Many people on the internet theorized that Arthur was not supposed to make it through that ordeal and that his demise was supposed to be one of the events that marked the beginning of the war. And they were right. Rowling revealed that she nearly ended the life of Arthur before having a change of heart midway through OOTP and deciding to make Remus Lupin the subject of her cruel hand instead. And thankfully she did so, as I believe that the Burrow is a single income household and I worry about how they would get on without Arthur.
When Dumbledore told young Harry that he saw himself with a lovely pair of socks when he looked into the Mirror of Erised, half of the fandom bought it and the other half did not. I mean, he is kooky enough to find such excitement in such a simple thing and why would he lie to a child? But even Harry himself remarks that this is an awfully personal question that someone might not want to answer seriously. Many theories circulated, all trying to figure out what Dumbledore saw in that mirror. But after reading the final book in the series, we all had our answer. After finding out exactly what went down with the Dumbledore clan, many fans (myself included) decided that Albus would see his family, healthy, happy, and united in the mirror whenever he looked into it. And we were right.
When the Black Family tree revealed that the majority of the wizards we know and love are all somehow related, people began to question the idea of “pureblood” wizards.
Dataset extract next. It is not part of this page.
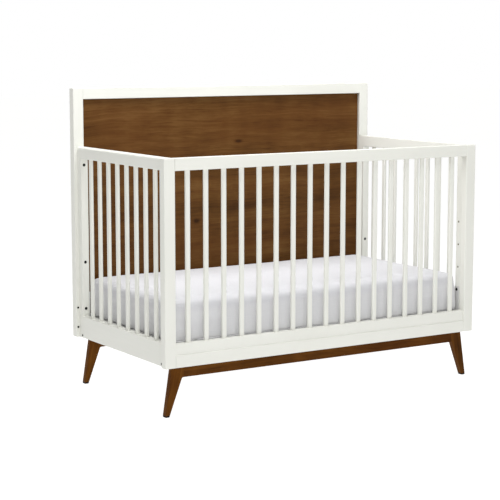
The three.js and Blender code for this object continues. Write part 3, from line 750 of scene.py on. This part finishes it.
def make_stage():
    me = bpy.data.meshes.new("floor")
    s = 30.0
    me.from_pydata([(-s, -s, -0.0004), (s, -s, -0.0004), (s, s, -0.0004), (-s, s, -0.0004)], [], [(0, 1, 2, 3)])
    floor = bpy.data.objects.new("floor", me)
    scene.collection.objects.link(floor)
    t = Tree("pale_floor")
    co = t.coords()
    tone = t.noise(co, 0.6, 2.0, 0.5)
    pale = t.ramp(tone, [(0.3, (0.30, 0.30, 0.30)), (0.7, (0.32, 0.32, 0.32))])
    t.finish(pale, 0.9, None, Specular_IOR_Level=0.0, Emission_Color=(1.0, 1.0, 1.0, 1.0), Emission_Strength=FLOOR_GLOW)
    me.materials.append(t.mat)

    world = bpy.data.worlds.new("studio")
    scene.world = world
    world.use_nodes = True
    wt = world.node_tree
    wt.nodes.clear()
    out = wt.nodes.new("ShaderNodeOutputWorld")
    mixn = wt.nodes.new("ShaderNodeMixShader")
    seen = wt.nodes.new("ShaderNodeBackground")
    lit = wt.nodes.new("ShaderNodeBackground")
    path = wt.nodes.new("ShaderNodeLightPath")
    seen.inputs[0].default_value = (1, 1, 1, 1)
    seen.inputs[1].default_value = 1.0
    lit.inputs[0].default_value = (1.0, 1.0, 0.94, 1)
    lit.inputs[1].default_value = WORLD
    wt.links.new(path.outputs["Is Camera Ray"], mixn.inputs[0])
    wt.links.new(lit.outputs[0], mixn.inputs[1])
    wt.links.new(seen.outputs[0], mixn.inputs[2])
    wt.links.new(mixn.outputs[0], out.inputs[0])

    def softbox(name, place, aim, size_x, size_y, watts):
        data = bpy.data.lights.new(name, "AREA")
        data.shape, data.size, data.size_y, data.energy = "RECTANGLE", size_x, size_y, watts
        ob = bpy.data.objects.new(name, data)
        scene.collection.objects.link(ob)
        ob.location = place
        ob.rotation_mode = "QUATERNION"
        ob.rotation_quaternion = (Vector(aim) - Vector(place)).to_track_quat("-Z", "Y")
        ob.visible_camera = False

    softbox("overhead", (-0.25, -0.14, 2.9), (0.0, -0.1, 0.4), 2.5, 1.5, TOP_W)
    softbox("front_fill", (-3.0, -5.6, 2.2), (0.0, 0.0, 0.5), 1.6, 1.6, FRONT_W)
    softbox("left_key", (-4.8, -4.5, 2.7), (0.0, -0.3, 0.5), 1.2, 1.2, LEFT_W)
    scene.view_settings.view_transform = "Standard"
    scene.view_settings.look = "None"
    scene.view_settings.exposure = 0.0
    scene.view_settings.gamma = 1.0


make_stage()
If the pureblood population is a relatively small group that is not allowed to marry muggles nor muggleborns, the entire race should have been lost generations ago. The fan theorized that the only solutions would be to either bring both Muggles and Muggleborns into the equation or to try and find a bride at your next family reunion.
And for some wizards, the first option was so revolting that they opted for the latter.
Arthur confirmed that their race would have ended centuries prior had wizards not branched out and the state in which we find Tom Riddle’s poor mother confirmed that many wizards made the poor decision to “stay pure at any cost” while ignoring the potentially dangerous side effects.